Thirty-five days and five market sessions later, we return to the topic of the economic developments in Spanish swine production. The current scenario is radically different from the one at the time of writing the previous commentary.
We announced that the pig price in Spain could do nothing but go down, and it has. The question of when was cleared up just a week after last month's article.
In Spain, we have seen five consecutive downward movements; from the memorable and historic 2.025 we have fallen to 1.905. A drop of 0.12 €/kg live. After four months of being at the limit, the price is gliding down - seemingly without panic - in search of a bottom.
It is interesting to look at what has happened during this same period of time in other markets (all of which have seen decreases except China):
- In Germany, hogs are down from 2.50 to 2.30, a drop of 0.20 carcass, equivalent to 0.152 €/kg live.
- In France (traditionally Spain's main customer) pigs have dropped from 2.35 €/kg carcass to 2.05; a whopping 0.30 €/kg carcass equivalent to 0.23 €/kg live.
- In Canada (Ontario) pigs have gone from 1.74 €/kg carcass to 1.62; a decrease of 12 cents carcass equivalent to about 0.09 €/kg live.
- In the United States, hogs have dropped from 2.09 €/kg carcass to 1.76: 0.33 €/kg carcass equivalent to 0.25 €/kg live.
- In Brazil, they have gone from 1.27 €/kg live to 1.19. A drop of 8 cents/kg live and still at the bottom of the prices among the world's leading producers.
- In China, the pig price has risen; from 2.09 €/kg live at the end of July to 2.19 in mid-August. They are rising strongly and resolutely.
In Spain, pig prices are going down, but more moderately than in Germany and especially in France. In Canada and the United States, pig prices are also coming down after a clearly high month of July.
In China (at last!), pig prices seem to be rising steadily. The main trigger for this rise is none other than the significant slaughter of sows that has occurred there. Let us remember that, from the end of March to the end of July, the price in China has been lower than in Spain. The huge losses (production costs in China are far higher than those in Spain) have forced the major pig holders to cull sows while waiting for better times. Losses of hundreds of millions of euros have been reported in some large Chinese integrating companies; their reaction to slaughter sows obeys the logic of the market.
In the United States, there are reports of well above-normal slaughtering of sows. Some large producers have reported multi-million dollar losses and herd reductions. We expect better prices in the near future.
The Spanish scenario -and therefore the European one- appears to be very complex. Supply is still at a minimum, but consumption has disappeared and exports to third countries are neither there nor expected. Consequently, there is a surplus of pork.
Let's hope that the Rentrée (the return of citizens to their homes after summer vacation) will help to mitigate the slump by boosting consumption. We fear that it will not be enough, although we need all the help we can get.
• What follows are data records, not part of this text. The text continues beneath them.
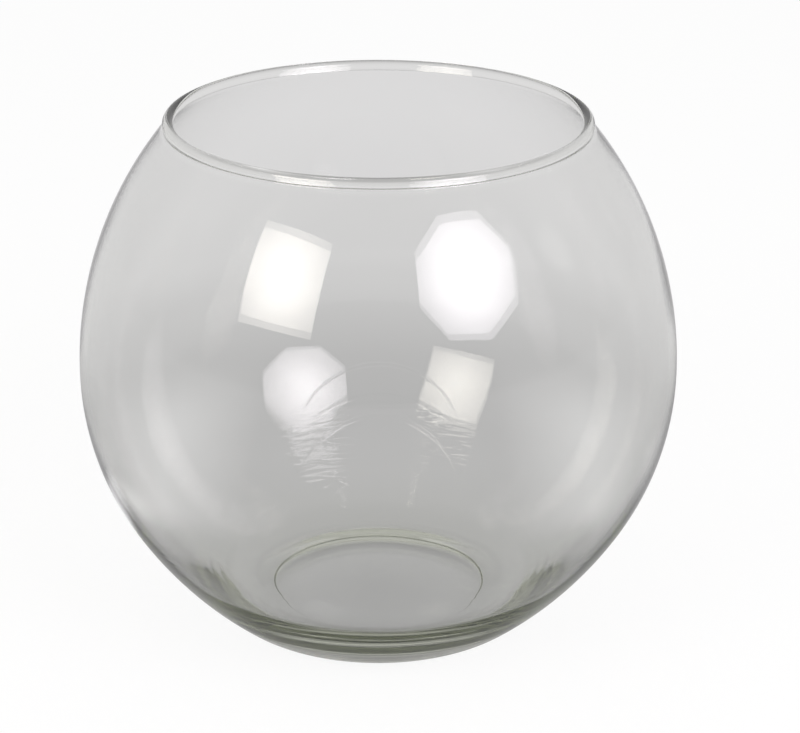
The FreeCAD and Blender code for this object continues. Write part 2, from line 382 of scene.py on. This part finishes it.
def markedHeight(tree):
    # the height of the fine marks in metres. The wrinkles are a noise drawn out sideways, between two
    # heights. A seam is a ridge where the distance from its middle, with the height stretched, is near
    # its radius.
    place = addNode(tree, "ShaderNodeTexCoord", {}).outputs["Object"]
    x, y, z = addNode(tree, "ShaderNodeSeparateXYZ", {"Vector": place}).outputs
    backStart, backEnd = glass["backWall"]
    back = (y, backStart * mm, backEnd * mm, 0.0, 1.0)
    wrinkles, seams = glass["wrinkles"], glass["seams"]
    sideways, upwards = 1 / (wrinkles["length"] * mm), 1 / (wrinkles["width"] * mm)
    drawn = addNode(tree, "ShaderNodeMapping", {"Scale": (sideways, sideways, upwards), "Vector": place})
    noise = addNode(tree, "ShaderNodeTexNoise", {
        "Scale": 1.0, "Detail": 1.0, "Distortion": wrinkles["distortion"], "Vector": drawn.outputs["Vector"],
    }).outputs["Fac"]
    rows = []
    for heights, depth, where in (("heights", "depth", [back]), ("heelHeights", "heelDepth", [])):
        low, high = wrinkles[heights]
        fade = wrinkles["fade"]
        rising = (z, low * mm, (low + fade) * mm, 0.0, 1.0)
        falling = (z, (high - fade) * mm, high * mm, wrinkles[depth] * mm, 0.0)
        rows.append([noise, rising, falling] + where)
    for middle in seams["middles"]:
        rise = sumOfProducts(tree, [[z, seams["stretch"]], [-middle * mm, seams["stretch"]]])
        flat = addNode(tree, "ShaderNodeCombineXYZ", {"X": x, "Y": rise}).outputs["Vector"]
        reach = addNode(tree, "ShaderNodeVectorMath", {"operation": "LENGTH", 0: flat}).outputs["Value"]
        off = addNode(tree, "ShaderNodeMath", {"operation": "SUBTRACT", 0: reach, 1: seams["radius"] * mm})
        away = addNode(tree, "ShaderNodeMath", {"operation": "ABSOLUTE", 0: off.outputs["Value"]})
        ridge = (away.outputs["Value"], 0.0, seams["width"] / 2 * mm, seams["depth"] * mm, 0.0)
        start, end = (share * seams["radius"] * mm for share in seams["upper"])
        rows.append([ridge, (rise, start, end, 0.0, 1.0), back])
    return sumOfProducts(tree, rows)


def makeGlass():
    # bends and reflects light as glass does, with sharp images of the lamps, and turns a faint grey-green
    # where the way through it is long
    material = bpy.data.materials.new("soda_lime_glass")
    tree = emptyTree(material)
    marks = addNode(tree, "ShaderNodeBump", {"Strength": 1.0, "Distance": 1.0, "Height": markedHeight(tree)})
    surface = addNode(tree, "ShaderNodeBsdfPrincipled", {
        "Base Color": (1, 1, 1, 1), "Roughness": glass["roughness"], "IOR": glass["ior"],
        "Transmission Weight": 1.0, "Normal": marks.outputs["Normal"],
    })
    volume = addNode(tree, "ShaderNodeVolumeAbsorption", {
        "Color": linearColour(glass["tint"]), "Density": glass["density"],
    })
    addNode(tree, "ShaderNodeOutputMaterial", {
        "Surface": surface.outputs["BSDF"], "Volume": volume.outputs["Volume"],
    })
    return material


bowlPiece = makeBowl()
bowlPiece.data.materials.append(makeGlass())
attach(bowlPiece, "root")
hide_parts("glass_bowl")
print("bowl made")

studio = {  # a pale paper sweep that is white to the eye, and that the glass sees as the grey that it shows
    "white": "ffffff",
    "paper": "f6f6f5",
    "sweep": "fffeff",  # the cast of the grey that the glass sees
    "floorSize": 8.0,  # metres, as every length here but the next
    "floorDrop": 0.3,  # millimetres under the foot, so that the two faces never fight
    "shadowShare": 0.1,  # how much of the floor's white comes from light on it, so how deep the shadow is
    "fill": 0.72,  # the sky's light on the floor
    "skyStops": [(0.0, 0.63), (0.57, 0.6), (1.0, 0.58)],  # by the height of the way, 1 straight up
    "skyTilt": 0.15,  # more than that at the back, less at the front
    "floorStops": [  # by the distance from the bowl's axis: grey in the bowl's own shadow, paler further off
        (0.0, 0.35), (0.03, 0.4), (0.04, 0.38), (0.05, 0.46), (0.07, 0.5), (0.15, 0.47), (0.22, 0.51),
        (0.35, 0.7), (0.6, 0.76),
    ],
    "besideStops": [(0.05, 0.0), (0.088, 0.22), (0.115, 0.12)],  # light gathered at the shadow's sides
    "besideStart": (0.02, 0.06),  # behind the axis, over which it sets in
    "besideReach": (0.15, 0.24),  # from the axis, over which it fades away
    "paintedLightMiddle": (-0.118, 0.048, 0.0),  # a painted pool of light on the floor on the left, that the glass sees
    "paintedLightEdge": (0.01, 0.032),  # from its middle, over which it fades away
    "paintedLightGain": 0.55,
    "frontShade": -0.14,  # what the shade under the bowl's front takes away
    "frontEdge": (-0.05, -0.02),  # along Y, over which it ends
    "frontReach": (0.09, 0.13),  # from the axis, over which it ends
    "bounces": 64,  # light caught in the thick heel or the rim leaves it only after many turns
}


def seenThroughGlass(tree, path):
    # 1 for a way that a glass or a shiny surface has bent or thrown back
    return addNode(tree, "ShaderNodeMath", {
        "operation": "MAXIMUM", 0: path.outputs["Is Glossy Ray"], 1: path.outputs["Is Transmission Ray"],
    }).outputs["Value"]


def makeWorld():
    # white to the camera, a plain fill on the floor, and to the glass the grey sweep, by the height of the
    # way and with a tilt towards the back
    world = bpy.data.worlds.new("studio")
    bpy.context.scene.world = world
    tree = emptyTree(world)
    path = addNode(tree, "ShaderNodeLightPath", {})
    way = addNode(tree, "ShaderNodeTexCoord", {}).outputs["Generated"]
    along = addNode(tree, "ShaderNodeSeparateXYZ", {"Vector": way}).outputs
    ramp = addNode(tree, "ShaderNodeValToRGB", {"Fac": along["Z"], "stops": studio["skyStops"]})
    level = sumOfProducts(tree, [[along["Y"], studio["skyTilt"]], [ramp.outputs["Color"]]])
    white, grey = linearColour(studio["white"]), linearColour(studio["sweep"])
    fill = addNode(tree, "ShaderNodeBackground", {"Color": white, "Strength": studio["fill"]})
    sweep = addNode(tree, "ShaderNodeBackground", {"Color": grey, "Strength": level})
    backdrop = addNode(tree, "ShaderNodeBackground", {"Color": white, "Strength": 1.0})
    behind = addNode(tree, "ShaderNodeMixShader", {
        "Fac": seenThroughGlass(tree, path), 1: fill.outputs["Background"], 2: sweep.outputs["Background"],
    })
    surface = addNode(tree, "ShaderNodeMixShader", {
        "Fac": path.outputs["Is Camera Ray"], 1: behind.outputs["Shader"], 2: backdrop.outputs["Background"],
    })
    addNode(tree, "ShaderNodeOutputWorld", {"Surface": surface.outputs["Shader"]})


def floorLevel(tree):
    # the grey of the floor that the glass sees, with its shadow and light painted in: by the distance from
    # the axis, with the painted light gathered beside the bowl's shadow and a painted pool of light on the
    # left added and the painted shade under its front taken away
    place = addNode(tree, "ShaderNodeTexCoord", {}).outputs["Object"]
    along = addNode(tree, "ShaderNodeSeparateXYZ", {"Vector": place}).outputs
    distance = addNode(tree, "ShaderNodeVectorMath", {"operation": "LENGTH", 0: place}).outputs["Value"]
    off = addNode(tree, "ShaderNodeVectorMath", {
        "operation": "DISTANCE", 0: place, 1: studio["paintedLightMiddle"],
    }).outputs["Value"]
    across = addNode(tree, "ShaderNodeMath", {"operation": "ABSOLUTE", 0: along["X"]}).outputs["Value"]
    ground = addNode(tree, "ShaderNodeValToRGB", {"Fac": distance, "stops": studio["floorStops"]})
    beside = addNode(tree, "ShaderNodeValToRGB", {"Fac": across, "stops": studio["besideStops"]})
    besideStart = (along["Y"], *studio["besideStart"], 0.0, 1.0)
    besideReach = (distance, *studio["besideReach"], 1.0, 0.0)
    frontEdge = (along["Y"], *studio["frontEdge"], studio["frontShade"], 0.0)
    frontReach = (distance, *studio["frontReach"], 1.0, 0.0)
    return sumOfProducts(tree, [
        [ground.outputs["Color"]],
        [beside.outputs["Color"], besideStart, besideReach],
        [frontEdge, frontReach],
        # a painted pool of light on the floor on the left
        [(off, *studio["paintedLightEdge"], studio["paintedLightGain"], 0.0)],
    ])


def makeFloor():
    # a square of matt paper: to the camera nearly all a white of its own, so that the shadow stays pale,
    # and to the glass the grey sweep, a glow with a painted shadow and painted light in it
    half = studio["floorSize"] / 2
    low = -studio["floorDrop"] * mm
    corners = [(-half, -half, low), (half, -half, low), (half, half, low), (-half, half, low)]
    mesh = bpy.data.meshes.new("floor")
    mesh.from_pydata(corners, [], [(0, 1, 2, 3)])
    material = bpy.data.materials.new("pale_paper_sweep")
    tree = emptyTree(material)
    path = addNode(tree, "ShaderNodeLightPath", {})
    # to the glass the floor glows with a painted shadow and painted light, not with light that falls on it
    sweep = addNode(tree, "ShaderNodeEmission", {
        "Color": linearColour(studio["sweep"]), "Strength": floorLevel(tree),
    })
    paper = addNode(tree, "ShaderNodeBsdfDiffuse", {"Color": linearColour(studio["paper"])})
    white = addNode(tree, "ShaderNodeEmission", {"Color": linearColour(studio["white"]), "Strength": 1.0})
    shown = addNode(tree, "ShaderNodeMixShader", {
        "Fac": studio["shadowShare"], 1: white.outputs["Emission"], 2: paper.outputs["BSDF"],
    })
    lit = addNode(tree, "ShaderNodeMixShader", {
        "Fac": path.outputs["Is Camera Ray"], 1: paper.outputs["BSDF"], 2: shown.outputs["Shader"],
    })
    surface = addNode(tree, "ShaderNodeMixShader", {
        "Fac": seenThroughGlass(tree, path), 1: lit.outputs["Shader"], 2: sweep.outputs["Emission"],
    })
    addNode(tree, "ShaderNodeOutputMaterial", {"Surface": surface.outputs["Shader"]})
    mesh.materials.append(material)
    placeObject("floor", mesh)


softboxes = {  # metres. Each faces the mouth. Radii are across and upwards, glow at the middle and the rim
    "square_softbox": {
        "centre": (-0.684, -0.789, 0.703), "corners": 4, "radii": (0.438, 0.392), "turn": 47.5,
        "tint": "fffaf3", "glow": (8.0, 2.6),
    },
    "octagon_softbox": {
        "centre": (0.648, -0.8, 0.731), "corners": 8, "radii": (0.447, 0.38), "turn": 9.5,
        "tint": "fffaff", "glow": (9.2, 2.7),
    },
}


def makeSoftbox(name, box):
    # a flat polygon about its object's origin, its corners evenly round an ellipse, turned to face the
    # bowl. The cloth's glow falls evenly with the distance from its middle.
    middle, rim = box["glow"]
    wide, high = box["radii"]
    angle = math.radians(box["turn"]) + np.arange(box["corners"]) * 2 * math.pi / box["corners"]
    points = np.stack([wide * np.cos(angle), high * np.sin(angle), np.zeros_like(angle)], axis=1)
    mesh = bpy.data.meshes.new(name)
    mesh.from_pydata(points.tolist(), [], [tuple(range(len(points)))])
    lamp = placeObject(name, mesh)
    centre = Vector(box["centre"])
    ahead = (Vector((0, 0, bowl["rimHeight"] * mm)) - centre).normalized()
    side = ahead.cross(Vector((0, 0, 1))).normalized()
    axes = Matrix((side, side.cross(ahead), -ahead)).transposed().to_4x4()
    lamp.matrix_world = Matrix.Translation(centre) @ axes
    material = bpy.data.materials.new(name)
    tree = emptyTree(material)
    place = addNode(tree, "ShaderNodeTexCoord", {}).outputs["Object"]
    distance = addNode(tree, "ShaderNodeVectorMath", {"operation": "LENGTH", 0: place}).outputs["Value"]
    level = addNode(tree, "ShaderNodeMapRange", {
        "Value": distance, "From Max": wide, "To Min": middle, "To Max": rim,
    }).outputs["Result"]
    glow = addNode(tree, "ShaderNodeEmission", {"Color": linearColour(box["tint"]), "Strength": level})
    addNode(tree, "ShaderNodeOutputMaterial", {"Surface": glow.outputs["Emission"]})
    mesh.materials.append(material)


makeWorld()
makeFloor()
for name, box in softboxes.items():
    makeSoftbox(name, box)
print("studio made")

scene = bpy.context.scene
scene.view_settings.view_transform = "Standard"
scene.cycles.max_bounces = studio["bounces"]
scene.cycles.glossy_bounces = studio["bounces"]
scene.cycles.transmission_bounces = studio["bounces"]
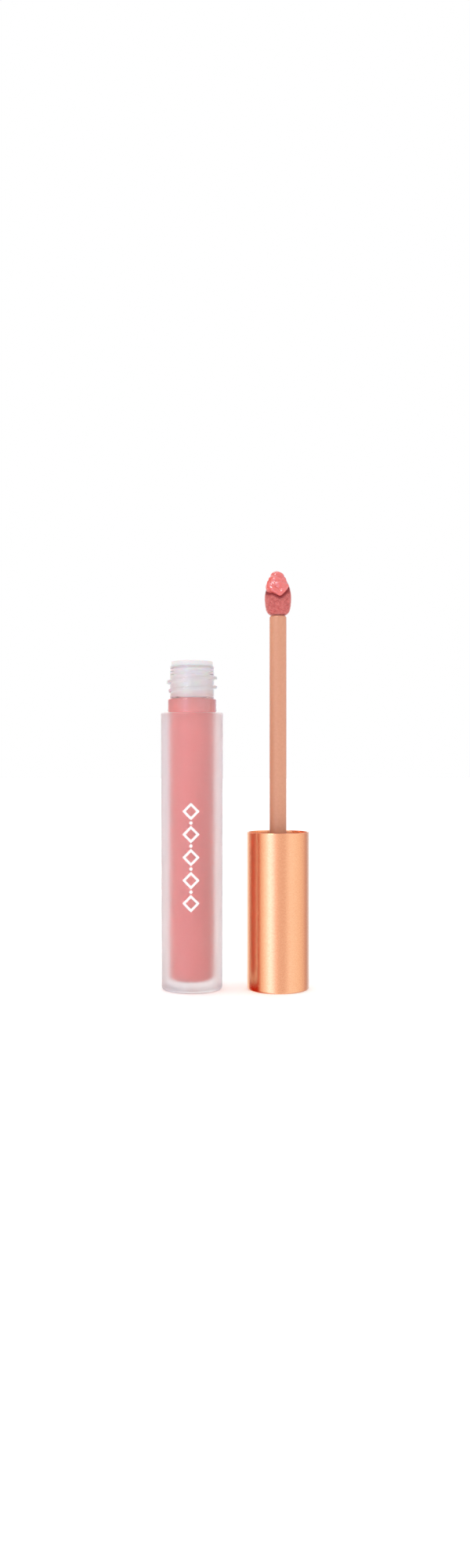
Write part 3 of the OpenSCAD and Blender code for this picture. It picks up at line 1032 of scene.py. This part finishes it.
# %% The surround
def surround():
    world = bpy.data.worlds.new("soft_surround")
    bpy.context.scene.world = world
    world.use_nodes = True
    nodes, links = world.node_tree.nodes, world.node_tree.links
    nodes.clear()

    def math_node(operation, *values):
        node = nodes.new("ShaderNodeMath")
        node.operation = operation
        for socket, value in zip(node.inputs, values):
            plug(links, socket, value)
        return node.outputs[0]

    def background(colour, strength):
        node = nodes.new("ShaderNodeBackground")
        plug(links, node.inputs["Color"], colour)
        plug(links, node.inputs["Strength"], strength)
        return node.outputs[0]

    def either(test, no, yes):
        node = nodes.new("ShaderNodeMixShader")
        for socket, value in zip(node.inputs, (test, no, yes)):
            links.new(value, socket)
        return node.outputs[0]

    direction = nodes.new("ShaderNodeTexCoord").outputs["Generated"]
    split = nodes.new("ShaderNodeSeparateXYZ")
    links.new(direction, split.inputs[0])
    turn = math_node("ARCTAN2", split.outputs["X"], math_node("MULTIPLY", split.outputs["Y"], -1))
    part = math_node("ADD", math_node("DIVIDE", turn, 2 * math.pi), 0.5)
    ramp = nodes.new("ShaderNodeValToRGB")
    top = max(level for _, level, _, _ in LIGHT_ROUND)
    elements = ramp.color_ramp.elements
    while len(elements) < len(LIGHT_ROUND):
        elements.new(0.5)
    for element, (angle, *levels) in zip(elements, LIGHT_ROUND):
        element.position = (angle + 180) / 360
        element.color = (*(level / top for level in levels), 1)
    links.new(part, ramp.inputs["Fac"])
    bands = background(ramp.outputs["Color"], top)
    facing = nodes.new("ShaderNodeVectorMath")
    facing.operation = "DOT_PRODUCT"
    facing.inputs[1].default_value = WINDOW_TO
    links.new(direction, facing.inputs[0])
    edge = nodes.new("ShaderNodeMapRange")
    edge.inputs["From Min"].default_value, edge.inputs["From Max"].default_value = WINDOW_EDGE
    links.new(facing.outputs["Value"], edge.inputs["Value"])
    window = background(WHITE, math_node("MULTIPLY", edge.outputs["Result"], WINDOW_LEVEL))
    both = nodes.new("ShaderNodeAddShader")
    links.new(bands, both.inputs[0])
    links.new(window, both.inputs[1])
    mirrored = both.outputs[0]
    across = math_node("MULTIPLY", split.outputs["X"], (SOFT_RIGHT - SOFT_LEFT) / 2)
    side = math_node("ADD", across, (SOFT_RIGHT + SOFT_LEFT) / 2)
    upward = math_node("MULTIPLY", split.outputs["Z"], SOFT_TILT)
    even = background(WHITE, math_node("ADD", side, upward))
    seen = background(WHITE, 1.0)
    path = nodes.new("ShaderNodeLightPath")
    lights = either(path.outputs["Is Glossy Ray"], even, mirrored)
    shown = either(path.outputs["Is Camera Ray"], lights, seen)
    links.new(shown, nodes.new("ShaderNodeOutputWorld").inputs["Surface"])
    return world


print("surround:", len(surround().node_tree.nodes), "nodes")

# %% The camera
EYE_AWAY, EYE_HEIGHT = 0.317, 0.060
LENS, SHIFT_DOWN = 28.2, -0.0177


def camera():
    data = bpy.data.cameras.new("front_camera")
    eye = bpy.data.objects.new("front_camera", data)
    bpy.context.scene.collection.objects.link(eye)
    eye.location = (0, -EYE_AWAY, EYE_HEIGHT)
    eye.rotation_euler = (math.radians(90), 0, 0)
    data.lens = LENS
    data.shift_y = SHIFT_DOWN
    data.clip_start = 0.01
    bpy.context.scene.camera = eye


camera()
print("camera", EYE_AWAY, "m in front of the axes, at a height of", EYE_HEIGHT)
bpy.context.scene.view_settings.view_transform = "Standard"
We can see a glimmer of hope in the distance; at the moment it is shaky and uncertain, but it looks like it will grow. We are referring to the aforementioned decrease in the Chinese herd. It could very well happen that in a few months, China's pork deficit will be significant. We will have to wait and see. Perhaps the foreseeable decrease in the United States could also help improve our exports in Spain.
In Spain, pig prices are decreasing due to extreme market fatigue. The slaughter capacity far exceeds the live supply. This circumstance interferes and greatly influences the evolution of the price. We can say that pig prices are going down even though there is not a single pig left over.
The loss of virulence of the predominant PRRS strains in Spain today is a fact. Piglets that become sick right now suffer, but survive. Battered, but they survive. This fact could lead to a significant increase in supply before the end of the year. We know that the limiting factor of the Spanish supply has been the presence of PRRS, since all the breeding sows are still active. We think that in November we could see record slaughters again.
The initial drops in pig prices in August have not been passed on to the pork; although slaughterhouses are still in the red, losses are no longer as severe as they were at the end of July.
It is quite possible that pig prices will go down until the weekly results of the slaughterhouses are balanced (to 1.85? - to 1.80?). A more or less firm bottom could then appear that would hold until late autumn, when what we can consider as "normal supply" comes in. Although, as is evident, everything remains to be seen.
We remain vigilant as to what happens in order to report on it.
In these extraordinary times, full of turbulence, we would like to recall a phrase from the great German philosopher Immanuel Kant: "The intelligence of an individual is measured by the amount of uncertainty he is able to bear".